More than words
It’s amazing to see so many people who think highly of someone else (or perhaps themselves) for internalizing and being able to recall a large amount of information, as if it was a kind of stage trick; it conveys the impression that knowledge is prized higher than all else. The unfortunate aspect of the pursuit of knowledge is that it places way too much emphasis on one aspect of perception (the intellectual) while devaluing all the others; it’s harmful because it leads to a surface understanding of everything – knowledge in the form of Information takes precedence over a greater awareness of one’s environment and the other aspects of the universe that surround that knowledge. That’s why teaching the test leads to students memorizing and forgetting – Information is the goal, whether or not it’s in their bones. If accumulating knowledge was the sole basis of learning, then it would make perfect sense to replace every student with a computer: a teacher could provide something to be remembered, the Information would be stored away, and when requested, the machine would regurgitate exactly what the input was.
This kind of emphasis also seems to exist for verbal forms. For a student to prove their understanding of a topic, they are often required to read about it, then write about it. Why isn’t experiencing a topic first-hand required as an addition to reading about it (or perhaps as an alternative)? Why is the essay/dissertation the nearly exclusive form of output encouraged or accepted by academic institutions everywhere when there are so many other ways for a person to communicate their thoughts and express themselves? The Rite of Spring and the Matrix both make powerful statements in their respective forms – their expressiveness and impact would be comparatively crippled had their statements been realized in the form of an essay.

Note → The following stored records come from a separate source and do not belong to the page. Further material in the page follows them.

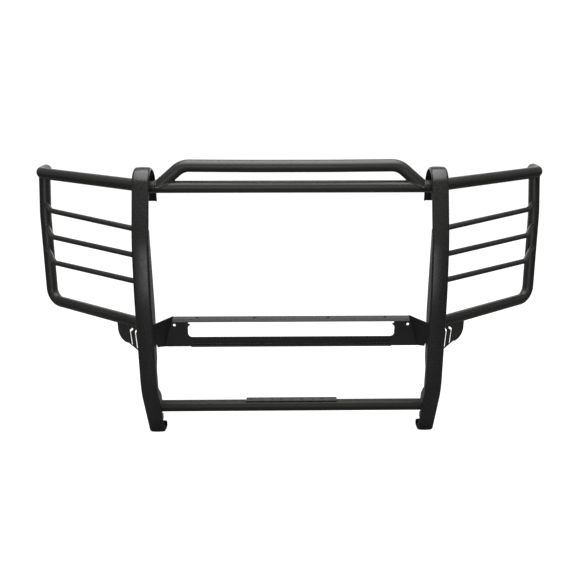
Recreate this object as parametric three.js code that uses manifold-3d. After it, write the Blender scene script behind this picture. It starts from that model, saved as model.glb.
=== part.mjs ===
// Front grille guard for a truck, welded from bent tube, pressed strip and folded sheet.
// Units are millimetres and +Z is up. The front of the guard faces -Y, the vehicle is at +Y.
// Everything is drawn about the axis of the top crossbar (Y = 0, Z = 0), and moved at the end
// so that the feet stand on Z = 0 and the depth of the guard is centred on Y = 0.
import * as THREE from 'three';
import { mergeVertices } from 'three/addons/utils/BufferGeometryUtils.js';
import Module from 'manifold-3d';

const wasm = await Module();
wasm.setup();

// Overall placing
const CROSSBAR_HEIGHT = 912; // axis of the top crossbar above the underside of the feet
const DEPTH_CENTRE = 78.42; // middle of the whole depth, measured back from the crossbar axis
const GAP = 0.3; // clearance left where two welded pieces meet

// Stock
const TUBE_OD = 42.2;
const TUBE_WALL = 3.2;
const TUBE_R = TUBE_OD / 2;
const SLAT_OD = 19.05;
const TUBE_SEGMENTS = 10; // half the number of sides of a tube
const SLAT_SEGMENTS = 6;
const BEND_STEP = 13; // degrees between stations in a bend

// Uprights: a pressed channel that is open to the rear
const UPRIGHT_X = 501;
const STRIP_WIDTH = 57.2;
const STRIP_DEPTH = 9.3;
const STRIP_WALL = 4;
const STRIP_SHOULDER = 9;
const SHOULDER_SEGMENTS = 2;
// Side run of the outer surface as [Y, Z], from the end of the curl's rear leg to the foot lip
const STRIP_RUN = [
  [66, -62], [66, 66.5], [-45.5, 66.5], [-133, -164], [-161, -345],
  [-176, -695], [-90.5, -912], [-35, -912], [-35, -888],
];
const STRIP_BENDS = [66, 65.9, 425, 1000, 220, 36, 12.5];
const LIP_NOTCH_WIDTH = 18;
const LIP_NOTCH_BOTTOM = -899;

// Plates inside the uprights
const PLATE_THICKNESS = 5;
const INNER_PLATE_X = 477; // face that looks to the middle of the guard
const OUTER_PLATE_X = 520;
const PLATE_INSET = 7.5; // from the outer surface of the strip to the front edge of a plate
const BOLT_DIAMETER = 17;
const BOLT_Y = 22;
const BOLT_HEIGHTS = [-460, -540];

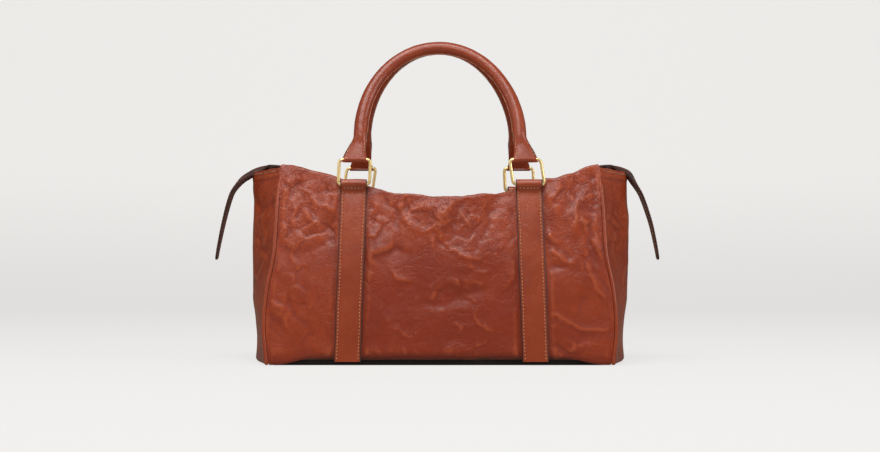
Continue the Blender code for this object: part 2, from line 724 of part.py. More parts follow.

How can the world make any progress when future generations are being trained to limit their scope to what can be expressed in words? (I mean scope to be the range of dimensions one is open to in their perception, as opposed to a set of behaviours or interests). It’s interesting that the people to whom progress is attributed seem to have no end to their scope: consider Bach, Prokofiev, Bill Evans, Miles Davis, Glenn Gould, Keith Jarrett, Brad Mehldau, Steve Jobs, and so on – they expressed themselves through composing, performing, conducting, creating visual art, broadcasting, speaking, teaching, fashion, hardware, software, or anything they could get their hands on; many of them wrote words as well! They all had the understanding that though the intellectual is important, the aural, visual, emotional, physical, physiological, FORMal, and so on, are also significant and can be used as a means of making a statement; their minds are wide open to any possibility.
A common response to these issues is that words are objective and measurable, whereas other forms are subjective and immeasurable. That is true, but by not acknowledging those subjective perceptions, we are putting a limit on the trait that makes us human – our individuality; any artist will acknowledge that at least 50% of the party is at what cannot be expressed in words. Why homogenize everyone when the prime characteristic of any of the aforementioned progress makers is that they were strong individuals? Perhaps the purpose of education needs to be rethought so we are enabling minds as opposed to measuring and limiting them.
The thought of encouraging everyone to express themselves in their own way scares some people because they fear it will lead to chaos. I think it would lead to many more progress makers finding new original ways of building on the past and taking us forward. Where would art be if that was the case? Where would the world be?